10: Balancing New Tyres vs Existing Tyres

10.1 When Fitting New Tyres

Always balance them during installation. Tyres come with manufacturing tolerances; no tyre is perfectly uniform.

10.2 After Repairs or Rotation

Whenever tyres are rotated front to rear, have them balanced again, since the wear pattern and mounting angle changes.

10.3 Seasonal Changes

If you use winter and summer tyre sets, balancing at each changeover keeps both sets smooth.

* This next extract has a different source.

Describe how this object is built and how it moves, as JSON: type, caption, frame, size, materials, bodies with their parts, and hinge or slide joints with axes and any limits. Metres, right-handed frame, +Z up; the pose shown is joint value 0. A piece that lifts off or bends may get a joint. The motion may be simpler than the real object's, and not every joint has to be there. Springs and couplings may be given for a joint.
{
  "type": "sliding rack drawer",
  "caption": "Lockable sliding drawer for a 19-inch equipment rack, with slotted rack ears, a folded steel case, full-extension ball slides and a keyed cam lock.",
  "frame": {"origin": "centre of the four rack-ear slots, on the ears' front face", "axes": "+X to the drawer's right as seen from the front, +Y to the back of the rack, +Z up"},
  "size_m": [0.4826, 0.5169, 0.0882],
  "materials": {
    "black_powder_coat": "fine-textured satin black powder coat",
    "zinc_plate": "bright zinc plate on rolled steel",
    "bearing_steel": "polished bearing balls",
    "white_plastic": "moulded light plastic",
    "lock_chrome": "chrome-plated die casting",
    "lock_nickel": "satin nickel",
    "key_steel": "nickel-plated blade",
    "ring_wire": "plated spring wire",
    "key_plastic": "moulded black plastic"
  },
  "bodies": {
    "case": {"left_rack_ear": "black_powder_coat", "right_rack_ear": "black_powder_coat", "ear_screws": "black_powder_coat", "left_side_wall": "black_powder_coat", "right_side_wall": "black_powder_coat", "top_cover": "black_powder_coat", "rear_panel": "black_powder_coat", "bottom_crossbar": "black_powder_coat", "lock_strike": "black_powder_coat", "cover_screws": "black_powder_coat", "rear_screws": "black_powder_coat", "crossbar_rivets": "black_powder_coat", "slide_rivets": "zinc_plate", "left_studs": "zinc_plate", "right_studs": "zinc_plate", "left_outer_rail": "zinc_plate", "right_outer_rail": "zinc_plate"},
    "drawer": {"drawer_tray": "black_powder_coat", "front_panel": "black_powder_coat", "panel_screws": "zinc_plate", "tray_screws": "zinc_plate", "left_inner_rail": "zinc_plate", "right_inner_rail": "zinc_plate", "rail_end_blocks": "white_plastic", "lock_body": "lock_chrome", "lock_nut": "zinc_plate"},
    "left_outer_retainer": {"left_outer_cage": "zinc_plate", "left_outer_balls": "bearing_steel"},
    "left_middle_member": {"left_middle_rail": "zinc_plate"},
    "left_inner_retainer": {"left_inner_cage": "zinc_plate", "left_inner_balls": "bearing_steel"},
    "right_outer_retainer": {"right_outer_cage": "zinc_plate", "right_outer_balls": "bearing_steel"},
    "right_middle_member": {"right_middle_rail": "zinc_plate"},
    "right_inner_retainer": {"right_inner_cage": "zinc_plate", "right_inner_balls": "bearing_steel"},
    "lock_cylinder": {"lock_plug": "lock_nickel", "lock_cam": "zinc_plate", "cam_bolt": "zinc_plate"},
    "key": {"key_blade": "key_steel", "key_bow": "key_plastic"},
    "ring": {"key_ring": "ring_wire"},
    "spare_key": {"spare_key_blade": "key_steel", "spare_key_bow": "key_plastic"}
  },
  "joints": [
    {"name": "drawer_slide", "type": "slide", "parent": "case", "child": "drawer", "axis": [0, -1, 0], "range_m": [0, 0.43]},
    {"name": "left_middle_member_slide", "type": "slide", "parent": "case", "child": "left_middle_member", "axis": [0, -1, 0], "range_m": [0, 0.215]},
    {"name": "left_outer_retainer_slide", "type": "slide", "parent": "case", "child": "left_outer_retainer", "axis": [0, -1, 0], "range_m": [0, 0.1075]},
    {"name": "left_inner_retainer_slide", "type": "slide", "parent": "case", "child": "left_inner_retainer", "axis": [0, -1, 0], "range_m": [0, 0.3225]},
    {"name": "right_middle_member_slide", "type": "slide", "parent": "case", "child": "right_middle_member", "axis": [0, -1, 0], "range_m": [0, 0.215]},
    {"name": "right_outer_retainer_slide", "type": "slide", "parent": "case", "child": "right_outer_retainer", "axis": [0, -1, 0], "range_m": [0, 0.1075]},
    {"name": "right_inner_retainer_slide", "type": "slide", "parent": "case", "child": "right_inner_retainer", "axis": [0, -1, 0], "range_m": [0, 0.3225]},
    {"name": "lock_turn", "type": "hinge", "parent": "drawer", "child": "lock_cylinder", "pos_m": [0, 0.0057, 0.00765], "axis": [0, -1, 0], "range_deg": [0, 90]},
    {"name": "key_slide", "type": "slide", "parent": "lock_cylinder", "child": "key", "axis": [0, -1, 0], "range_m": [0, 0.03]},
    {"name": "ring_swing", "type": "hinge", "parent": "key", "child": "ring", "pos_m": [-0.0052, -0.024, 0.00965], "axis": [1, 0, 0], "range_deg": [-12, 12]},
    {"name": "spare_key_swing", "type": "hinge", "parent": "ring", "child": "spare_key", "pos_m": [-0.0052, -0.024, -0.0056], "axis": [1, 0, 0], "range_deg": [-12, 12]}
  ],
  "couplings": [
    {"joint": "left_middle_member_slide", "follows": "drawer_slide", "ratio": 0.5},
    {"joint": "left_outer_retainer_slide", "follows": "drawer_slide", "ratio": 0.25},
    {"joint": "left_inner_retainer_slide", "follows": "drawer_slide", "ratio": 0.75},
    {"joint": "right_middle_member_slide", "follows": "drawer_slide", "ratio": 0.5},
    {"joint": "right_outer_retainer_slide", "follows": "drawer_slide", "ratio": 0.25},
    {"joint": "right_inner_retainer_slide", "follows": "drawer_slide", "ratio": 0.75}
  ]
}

11: Special Cases – Performance and Heavy Vehicles

11.1 High-Performance Cars

Sports cars with low-profile tyres are more sensitive to imbalance. Even tiny deviations show up as steering shake at high speeds.

11.2 SUVs and Trucks

Heavier wheels mean imbalances generate more force. Balancing becomes even more crucial for large off-road tyres.

11.3 Electric Vehicles

EVs are quieter overall due to lack of engine noise, making tyre imbalance noise more noticeable. EVs also have heavy battery packs, so even load distribution and smooth rolling matter for efficiency.


12: Common Myths About Wheel Balancing

  • “If I don’t feel vibrations, my wheels must be balanced.” Not always true — early or mild imbalance can still wear tyres prematurely.
  • “Once balanced, always balanced.” Not true — weights can fall off, tyres wear, and rims bend over time.
  • “Balancing fixes pulling to one side.” That’s usually an alignment issue, not balance.
  • “All balancing is the same.” Modern dynamic balancing is far superior to old static balancing, especially at highway speeds.

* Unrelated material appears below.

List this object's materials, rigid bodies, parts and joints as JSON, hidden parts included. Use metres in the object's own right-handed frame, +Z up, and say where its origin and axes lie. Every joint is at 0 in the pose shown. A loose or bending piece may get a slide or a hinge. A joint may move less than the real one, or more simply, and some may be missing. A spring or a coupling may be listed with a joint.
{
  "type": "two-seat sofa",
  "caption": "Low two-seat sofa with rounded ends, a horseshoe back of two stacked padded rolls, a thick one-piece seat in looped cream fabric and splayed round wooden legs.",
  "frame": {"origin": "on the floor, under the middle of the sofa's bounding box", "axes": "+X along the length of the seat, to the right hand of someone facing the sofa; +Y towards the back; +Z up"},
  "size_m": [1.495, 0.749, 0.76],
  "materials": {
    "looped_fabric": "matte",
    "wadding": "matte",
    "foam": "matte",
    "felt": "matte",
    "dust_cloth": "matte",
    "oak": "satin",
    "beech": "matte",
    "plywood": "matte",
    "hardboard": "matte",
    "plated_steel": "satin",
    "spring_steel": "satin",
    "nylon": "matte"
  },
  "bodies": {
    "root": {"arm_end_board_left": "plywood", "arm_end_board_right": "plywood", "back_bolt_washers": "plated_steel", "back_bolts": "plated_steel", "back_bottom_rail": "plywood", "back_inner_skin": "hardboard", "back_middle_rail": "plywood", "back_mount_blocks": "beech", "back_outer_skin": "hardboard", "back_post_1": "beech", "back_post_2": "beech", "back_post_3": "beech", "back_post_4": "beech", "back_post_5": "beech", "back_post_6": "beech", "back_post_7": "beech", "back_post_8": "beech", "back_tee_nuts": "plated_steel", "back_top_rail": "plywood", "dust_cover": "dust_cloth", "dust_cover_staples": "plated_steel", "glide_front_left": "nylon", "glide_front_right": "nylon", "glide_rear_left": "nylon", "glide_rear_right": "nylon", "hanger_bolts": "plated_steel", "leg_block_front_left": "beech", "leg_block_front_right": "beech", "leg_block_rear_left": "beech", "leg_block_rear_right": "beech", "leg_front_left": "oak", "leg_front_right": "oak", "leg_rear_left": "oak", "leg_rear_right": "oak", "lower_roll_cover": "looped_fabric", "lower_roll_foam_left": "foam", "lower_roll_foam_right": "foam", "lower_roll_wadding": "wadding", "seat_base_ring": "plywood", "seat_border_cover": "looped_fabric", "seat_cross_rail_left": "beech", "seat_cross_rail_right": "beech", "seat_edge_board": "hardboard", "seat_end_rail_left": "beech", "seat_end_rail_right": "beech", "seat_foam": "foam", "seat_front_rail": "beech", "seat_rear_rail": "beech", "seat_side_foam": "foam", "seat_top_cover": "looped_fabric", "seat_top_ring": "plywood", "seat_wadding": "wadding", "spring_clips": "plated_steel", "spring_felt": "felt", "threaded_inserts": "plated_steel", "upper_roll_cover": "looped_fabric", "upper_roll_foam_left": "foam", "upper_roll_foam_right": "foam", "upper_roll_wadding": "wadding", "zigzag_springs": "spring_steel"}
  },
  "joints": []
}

13: How Proper Balancing Saves Money

  • Longer Tyre Life – Even tread wear extends lifespan.
  • Less Fuel Consumption – Smooth rolling lowers drag.
  • Fewer Repairs – Suspension and bearing life extended.
  • Higher Resale Value – A quieter, smoother car feels newer to potential buyers.

14: Integrating Balancing into Regular Maintenance

  • Check and balance wheels at every tyre rotation.
  • Balance after any tyre repair or rim replacement.
  • Ask for a balance check if you notice vibration, noise, or unusual wear patterns.
  • Combine with alignment checks periodically to maintain full ride quality.